The number of COVID-19 cases on the African continent have surpassed 1 million, figures from the Centre of Disease Control (CDC) showed on Friday, with South Africa the worst-affected.
Some 1,007,336 cases have now been confirmed, with 22,066 deaths, the data showed, but infections on the continent still only account for a small percentage of the global trend.
“The course of the pandemic in Africa has been much less than we predicted,” the World Health Organisation’s (WHO) regional director for Africa Matshidiso Moeti told reporters this week.
The WHO in May warned the virus could cause as many as 10 million infections on the continent within six months.
African countries have been praised for locking down early, but many experts fear the number of cases could be much higher due to a lack of testing.

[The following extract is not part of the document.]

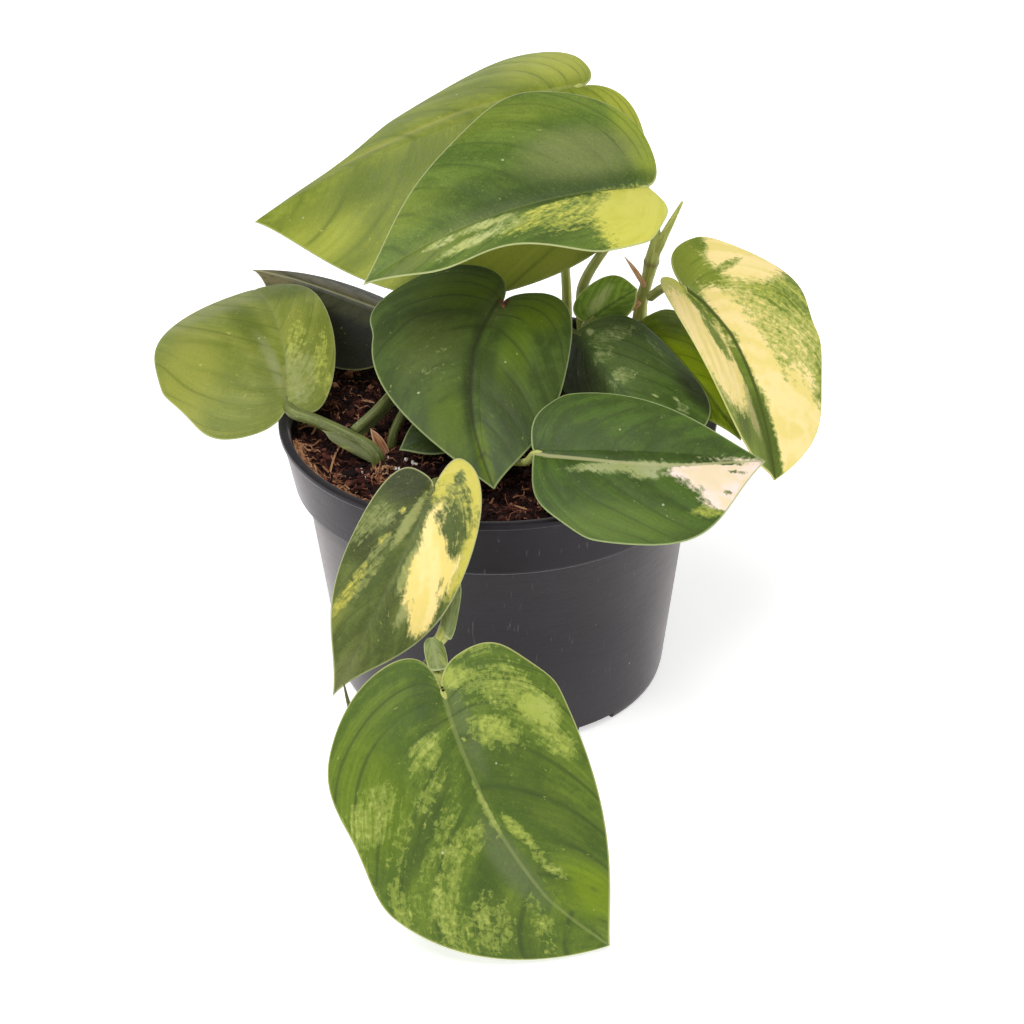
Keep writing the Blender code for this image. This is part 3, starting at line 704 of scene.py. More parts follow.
class Shader:
    """A material whose nodes are added and linked in one call each."""

    def __init__(self, name):
        self.material = bpy.data.materials.new(name)
        self.material.use_nodes = True
        self.tree = self.material.node_tree
        self.surface = self.tree.nodes["Principled BSDF"]

    def node(self, kind, output=0, **inputs):
        """Adds a node. An input is a number, a colour, or another node's socket, and its name
        may be the input's place, as in _0. Names without a matching input are properties."""
        made = self.tree.nodes.new(kind)
        for key, value in inputs.items():
            if hasattr(made, key):
                setattr(made, key, value)
        for key, value in inputs.items():
            if hasattr(made, key):
                continue
            slot = int(key[1:]) if key[0] == "_" else key.replace("_", " ")
            self.feed(made.inputs[slot], value)
        return made.outputs[output]

    def feed(self, socket, value):
        if isinstance(value, bpy.types.NodeSocket):
            self.tree.links.new(value, socket)
        else:
            socket.default_value = value

    def set(self, **inputs):
        for key, value in inputs.items():
            self.feed(self.surface.inputs[key.replace("_", " ")], value)

    def read(self, name, output=2):
        return self.node("ShaderNodeAttribute", output, attribute_name=name)

    def object_place(self):
        return self.node("ShaderNodeTexCoord", 3)

    def math(self, operation, a, b=0.0, c=0.0):
        return self.node("ShaderNodeMath", operation=operation, _0=a, _1=b, _2=c)

    def ramp(self, value, low, high, start=0.0, end=1.0):
        """Goes smoothly from start to end while value goes from low to high."""
        return self.node("ShaderNodeMapRange", interpolation_type="SMOOTHSTEP", Value=value,
                         _1=low, _2=high, _3=start, _4=end)

    def scaled(self, vector, factors, shift=(0, 0, 0)):
        return self.node("ShaderNodeMapping", Vector=vector, Scale=factors, Location=shift)

    def noise(self, vector, scale, detail=2.0, roughness=0.5, distortion=0.0):
        return self.node("ShaderNodeTexNoise", Vector=vector, Scale=scale, Detail=detail,
                         Roughness=roughness, Distortion=distortion)

    def mix(self, share, a, b, kind="MIX"):
        made = self.tree.nodes.new("ShaderNodeMix")
        made.data_type, made.blend_type = "RGBA", kind
        for socket, value in zip((made.inputs[0], made.inputs[6], made.inputs[7]), (share, a, b)):
            self.feed(socket, value)
        return made.outputs[2]

    def gradient(self, value, stops):
        """A colour that goes through the stops, each a place and a display colour."""
        out = self.node("ShaderNodeValToRGB", 0, Fac=value)
        ramp = out.node.color_ramp
        for place, _ in stops[1:-1]:
            ramp.elements.new(place)
        for element, (place, colour) in zip(ramp.elements, stops):
            element.position, element.color = place, linear(*colour)
        return out

    def bump(self, height, strength, distance):
        return self.node("ShaderNodeBump", Height=height, Strength=strength, Distance=distance)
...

South Africa, which is the fifth worst-affected country in the world globally, has seen more than half a million cases and over 9,000 deaths, but the health minister and the WHO noted this week that cases appear to be declining.
“We have started to see a decline in the daily number of cases in South Africa … but we need to observe it for a little bit longer before we say ‘yes, this is a trend,’” Moeti said.
Ten countries account for 80 per cent of coronavirus testing taking place across Africa, a regional body said on Thursday, indicating that little testing is taking place in many countries around the vast continent.
Covid-19 confirmed cases have accelerated in Africa and hit one million on Thursday. Experts say low levels of testing in many countries means infection rates are likely to be higher than reported. Some governments across the continent are too poor or conflict-ridden to carry out widespread testing, while others are reluctant to share data or to expose their crumbling health systems to outside scrutiny.
South Africa, Egypt, Nigeria, Ghana, Morocco, Kenya, Ethiopia, Rwanda, Uganda and Mauritius have each conducted more than 200,000 tests, said John Nkengasong, head of the Africa Centres for Disease Control and Prevention (CDC). So far nearly nine million tests have been conducted across the continent, up 9.4% from last week’s tally.